MHI is addressing these barriers by focusing on system-level de-risking and ecosystem approach. Through facilities such as the Takasago Hydrogen Park, MHI validates hydrogen production and utilization as an integrated system rather than isolated components. Its hydrogen-capable gas turbines enable decarbonization of firm power, a critical enabler for both industry and large-scale electrolysis. Beyond technology, MHI emphasizes standardized, bankable solution packages and long-term partnerships to help build complete hydrogen and ammonia ecosystem. In doing so, MHI is not only supplying equipment, but actively shaping the ecosystem required for hydrogen to scale globally. 

 

Partnerships between technology providers, industrial operators, investors, and policymakers are often cited as critical. How can these collaborations move solutions from pilot projects to widespread adoption? 

Partnerships allow risk, cost, and responsibility to be shared in a coordinated way. 

Early collaboration helps generate credible operational data, making solutions more likely to scale beyond demonstrations. Technology providers can refine designs based on practical feedback, accelerating the transition from bespoke pilots to standardized systems. 

Investors play a key role in bridging the financing gap between pilots and commercial projects. While first-of-a-kind projects are often too risky for traditional project finance, strategic investors, corporate partners, and public funding can absorb early risk. As performance and cost become proven, capital can progressively shift toward lower-cost, large-scale financing. 

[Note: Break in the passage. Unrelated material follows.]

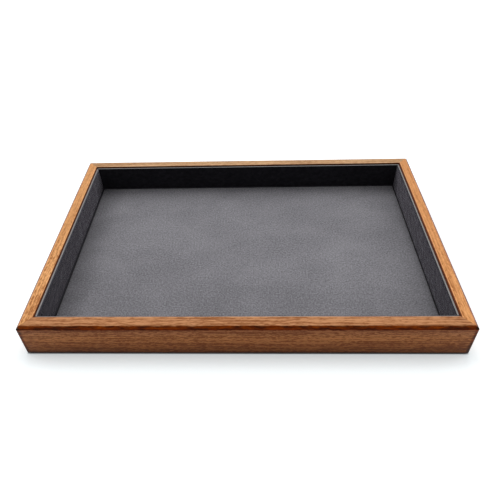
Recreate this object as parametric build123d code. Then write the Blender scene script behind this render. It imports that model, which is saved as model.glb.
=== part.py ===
"""Dice tray: a shallow rectangular tray with a mitred hardwood frame and a suede-lined well.

Four hardwood rails meet at mitres, each stiffened by a hidden loose tongue. A hardboard base panel lies in
a rebate under the rails and is held there by small steel pins, and a felt sheet covers the whole underside.
Four wall linings, each a strip of card faced with suede, stand on the panel against the rails and stop just
below the rim, so the card's raw top edge shows. Between them lies the floor, a foam pad with suede drawn
over its top and its edges.

X runs along the tray, Y from its front to its back and Z up. The origin is the middle of the underside.
All sizes are in millimetres.
"""
from build123d import *
import os

# The whole tray
tray_length = 290.0
tray_width = 193.0
tray_height = 27.0

# The rails: thickness, the bevel round the rim's outer edge, and the eased corners
rail_thickness = 9.4
bevel = 2.1
bevel_ease = 0.6
inner_ease = 0.4
bottom_ease = 0.6
corner_round = 1.2

# The underside, from the table up
felt_thickness = 0.8
felt_inset = 0.6
felt_corner_round = 2.0
panel_thickness = 2.0
rebate_width = 4.5
panel_gap = 0.2

# The floor of the well
foam_thickness = 1.5
floor_suede_thickness = 0.4
floor_edge_round = 1.0
floor_gap = 1.0

# The wall linings
wall_suede_thickness = 0.4
card_thickness = 1.0
lining_drop = 1.2
suede_edge_round = 0.15
lining_gap = 0.1
lining_end_gap = 0.1

# The loose tongues in the mitres
tongue_thickness = 2.0
tongue_width = 6.0
tongue_height = 17.5
tongue_from_inside = 4.2
tongue_above_panel = 1.5
tongue_clearance = 0.05

# The steel pins that hold the base panel
pin_radius = 0.5
pin_length = 9.0
pin_point = 1.2
pin_head_radius = 0.9
pin_head_height = 0.35
pin_clearance = 0.02
pins_on_long_side = 5
pins_on_short_side = 3
pin_end_margin = 30.0

# Heights and widths that follow from the sizes above
rail_bottom = felt_thickness
panel_top = rail_bottom + panel_thickness
foam_top = panel_top + foam_thickness
floor_top = foam_top + floor_suede_thickness
lining_thickness = card_thickness + wall_suede_thickness
lining_height = tray_height - lining_drop - panel_top
inner_length = tray_length - 2 * rail_thickness
inner_width = tray_width - 2 * rail_thickness

OUT = "parts"


def write(shape, node):
    """Writes one sub-part under its node's name."""
    export_step(shape, os.path.join(OUT, node + ".step"))


def block(length, width, height, bottom):
    """A plain block centred on the Z axis, standing on the given height."""
    return Pos(0, 0, bottom) * Box(length, width, height, align=(Align.CENTER, Align.CENTER, Align.MIN))


def at_corner(corner, vertices):
    """The vertices of a drawing that lie at one point of it."""
    near = 1e-6
    return vertices.filter_by(lambda v: abs(v.X - corner[0]) < near and abs(v.Y - corner[1]) < near)


def rail_profile():
    """A rail's cross-section: X is the distance in from the outer face, Y is the height."""
    outer_bottom = (0, rail_bottom)
    bevel_low = (0, tray_height - bevel)
    bevel_high = (bevel, tray_height)
    inner_top = (rail_thickness, tray_height)
    rebate_start = rail_thickness - rebate_width
    profile = make_face(
        Polyline(
            outer_bottom,
            bevel_low,
            bevel_high,
            inner_top,
            (rail_thickness, panel_top),
            (rebate_start, panel_top),
            (rebate_start, rail_bottom),
            close=True,
        )
    )
    for corner, radius in (
        (outer_bottom, bottom_ease),
        (bevel_low, bevel_ease),
        (bevel_high, bevel_ease),
        (inner_top, inner_ease),
    ):
        profile = fillet(at_corner(corner, profile.vertices()), radius)
    return profile


def mitred_rail(length, depth):
    """A rail lying along X at the front of a frame of that length and depth, with both ends mitred."""
    across = Plane(origin=(0, -depth / 2, 0), x_dir=(0, 1, 0), z_dir=(1, 0, 0))
    bar = extrude(across * rail_profile(), amount=length / 2, both=True)
    past_the_rail = 1.0
    reach = rail_thickness + past_the_rail
    outline = Polyline(
        (-length / 2, -depth / 2),
        (length / 2, -depth / 2),
        (length / 2 - reach, -depth / 2 + reach),
        (-length / 2 + reach, -depth / 2 + reach),
        close=True,
    )
    mitres = extrude(make_face(outline), amount=tray_height)
    eased_corners = extrude(RectangleRounded(length, depth, corner_round), amount=tray_height)
    return bar & mitres & eased_corners


def tongue_place(sign_x, sign_y):
    """Where a corner's loose tongue stands, with its width square to the mitre."""
    x = sign_x * (inner_length / 2 + tongue_from_inside)
    y = sign_y * (inner_width / 2 + tongue_from_inside)
    return Pos(x, y, panel_top + tongue_above_panel) * Rot(0, 0, 45 * sign_x * sign_y)


def tongue(clearance=0.0):
    """A loose tongue, or with a clearance the slot that it sits in."""
    return block(
        tongue_thickness + 2 * clearance,
        tongue_width + 2 * clearance,
        tongue_height + 2 * clearance,
        -clearance,
    )


def pin_places():
    """The points, in plan, where pins go up through the base panel into the rails."""
    along_x = tray_length / 2 - pin_end_margin
    along_y = tray_width / 2 - pin_end_margin
    inset = rail_thickness - rebate_width / 2
    places = []
    for side in (-1, 1):
        for i in range(pins_on_long_side):
            x = along_x * (2 * i / (pins_on_long_side - 1) - 1)
            places.append((x, side * (tray_width / 2 - inset)))
        for i in range(pins_on_short_side):
            y = along_y * (2 * i / (pins_on_short_side - 1) - 1)
            places.append((side * (tray_length / 2 - inset), y))
    return places


def pin(clearance=0.0):
    """A headed pin pointing up from the underside of the panel, or with a clearance its hole."""
    outline = Polyline(
        (0, 0),
        (pin_head_radius + clearance, 0),
        (pin_head_radius + clearance, pin_head_height + clearance),
        (pin_radius + clearance, pin_head_height + clearance),
        (pin_radius + clearance, pin_length - pin_point),
        (0, pin_length + clearance),
        close=True,
    )
    return Pos(0, 0, rail_bottom) * revolve(Plane.XZ * make_face(outline), Axis.Z)


def all_pins(clearance=0.0):
    """Every pin, or every pin hole."""
    return [Pos(x, y, 0) * pin(clearance) for x, y in pin_places()]


def build_frame():
    """The four rails and their loose tongues."""
    front = mitred_rail(tray_length, tray_width)
    left = mitred_rail(tray_width, tray_length)
    rails = {
        "front_rail": front,
        "back_rail": Rot(0, 0, 180) * front,
        "left_rail": Rot(0, 0, -90) * left,
        "right_rail": Rot(0, 0, 90) * left,
    }
    corners = {
        "front_left": (-1, -1),
        "front_right": (1, -1),
        "back_left": (-1, 1),
        "back_right": (1, 1),
    }
    slots = [tongue_place(*signs) * tongue(tongue_clearance) for signs in corners.values()]
    for node, rail in rails.items():
        write(rail - slots - all_pins(pin_clearance), node)
    for name, signs in corners.items():
        write(tongue_place(*signs) * tongue(), "mitre_tongue_" + name)


def build_base():
    """The hardboard panel, its pins and the felt under them."""
    in_from_edge = rail_thickness - rebate_width + panel_gap
    length = tray_length - 2 * in_from_edge
    width = tray_width - 2 * in_from_edge
    panel = block(length, width, panel_thickness, rail_bottom)
    write(panel - all_pins(pin_clearance), "base_panel")
    write(Compound(children=all_pins()), "panel_pins")
    felt = RectangleRounded(tray_length - 2 * felt_inset, tray_width - 2 * felt_inset, felt_corner_round)
    write(extrude(felt, amount=felt_thickness), "underside_felt")


def rounded_pad(length, width, height, radius):
    """A pad that lies on the base panel, with its top edges and its upright edges rounded."""
    pad = block(length, width, height, panel_top)
    top_edges = pad.faces().sort_by(Axis.Z)[-1].edges()
    return fillet(top_edges + pad.edges().filter_by(Axis.Z), radius)


def build_floor():
    """The foam pad, and the suede drawn over its top and its edges down to the panel."""
    length = inner_length - 2 * (lining_gap + lining_thickness + floor_gap)
    width = inner_width - 2 * (lining_gap + lining_thickness + floor_gap)
    cover = rounded_pad(length, width, foam_thickness + floor_suede_thickness, floor_edge_round)
    foam = rounded_pad(
        length - 2 * floor_suede_thickness,
        width - 2 * floor_suede_thickness,
        foam_thickness,
        floor_edge_round - floor_suede_thickness,
    )
    write(foam, "floor_foam")
    write(cover - foam, "floor_suede")


def wall_lining(length):
    """A lining standing along X with its back at Y = 0 and its face towards +Y: its card and its suede."""
    card = Pos(0, card_thickness / 2, 0) * block(length, card_thickness, lining_height, panel_top)
    middle_of_suede = card_thickness + wall_suede_thickness / 2
    suede = Pos(0, middle_of_suede, 0) * block(length, wall_suede_thickness, lining_height, panel_top)
    face_edges = suede.faces().sort_by(Axis.Y)[-1].edges()
    return card, fillet(face_edges.sort_by(Axis.Z)[-1], suede_edge_round)


def build_linings():
    """The four wall linings: the long ones reach the side rails, the short ones fit between them."""
    long_card, long_suede = wall_lining(inner_length - 2 * lining_end_gap)
    between = inner_width - 2 * (lining_gap + lining_thickness + lining_end_gap)
    short_card, short_suede = wall_lining(between)
    back_y = inner_width / 2 - lining_gap
    back_x = inner_length / 2 - lining_gap
    places = {
        "front": (Pos(0, -back_y, 0), long_card, long_suede),
        "back": (Pos(0, back_y, 0) * Rot(0, 0, 180), long_card, long_suede),
        "left": (Pos(-back_x, 0, 0) * Rot(0, 0, -90), short_card, short_suede),
        "right": (Pos(back_x, 0, 0) * Rot(0, 0, 90), short_card, short_suede),
    }
    for side, (place, card, suede) in places.items():
        write(place * card, side + "_wall_card")
        write(place * suede, side + "_wall_suede")


def main():
    os.makedirs(OUT, exist_ok=True)
    build_frame()
    build_base()
    build_floor()
    build_linings()
    print(f"floor of the well {floor_top:.1f} mm above the table, linings {lining_height:.1f} mm high")


main()
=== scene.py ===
"""Dice tray: a mitred hardwood frame round a well with a grey suede floor and dark suede walls.

The rails, base panel, pins, tongues and card strips are the frame's own solids with wood, board, steel and
card materials. The soft parts are modelled here: the floor's foam pad and the suede drawn over it, the suede
facing of each wall's card, and the felt under the tray. All sizes are in metres, with X along the tray, Y
from its front to its back and Z up. A texture's scale is how many features it has to a metre.
"""

import math

import bmesh
import bpy
from mathutils import Matrix, Vector, noise


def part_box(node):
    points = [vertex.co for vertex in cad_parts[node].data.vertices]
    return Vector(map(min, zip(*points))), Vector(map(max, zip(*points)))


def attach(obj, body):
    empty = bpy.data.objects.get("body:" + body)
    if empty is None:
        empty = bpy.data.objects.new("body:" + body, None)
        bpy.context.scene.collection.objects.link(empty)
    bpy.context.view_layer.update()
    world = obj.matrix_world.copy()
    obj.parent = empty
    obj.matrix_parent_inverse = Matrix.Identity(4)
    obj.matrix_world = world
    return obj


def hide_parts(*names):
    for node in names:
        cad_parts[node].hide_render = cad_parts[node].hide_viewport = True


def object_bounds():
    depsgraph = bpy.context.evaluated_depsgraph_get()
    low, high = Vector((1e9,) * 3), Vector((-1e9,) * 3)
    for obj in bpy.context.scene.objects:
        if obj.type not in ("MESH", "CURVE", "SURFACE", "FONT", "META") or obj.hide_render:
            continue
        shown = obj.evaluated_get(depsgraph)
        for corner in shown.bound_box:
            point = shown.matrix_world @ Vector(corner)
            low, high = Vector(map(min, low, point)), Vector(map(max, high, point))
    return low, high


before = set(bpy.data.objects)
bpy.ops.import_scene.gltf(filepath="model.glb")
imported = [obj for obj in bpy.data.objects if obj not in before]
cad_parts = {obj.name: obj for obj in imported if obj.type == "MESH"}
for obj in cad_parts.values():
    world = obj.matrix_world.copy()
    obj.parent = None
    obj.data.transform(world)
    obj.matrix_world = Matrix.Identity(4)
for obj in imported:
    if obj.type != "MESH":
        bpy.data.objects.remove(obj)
CAD_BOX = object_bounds()
BODY = "root"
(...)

Policymakers reduce uncertainty by providing clear standards, permitting pathways, and incentive frameworks informed by real project experience. When policy is aligned with industry and technology realities, it enables confidence to invest at scale. 

Together, these partnerships transform pilots into bankable, scalable solutions by aligning technology readiness, financing, and regulation turning innovation into infrastructure.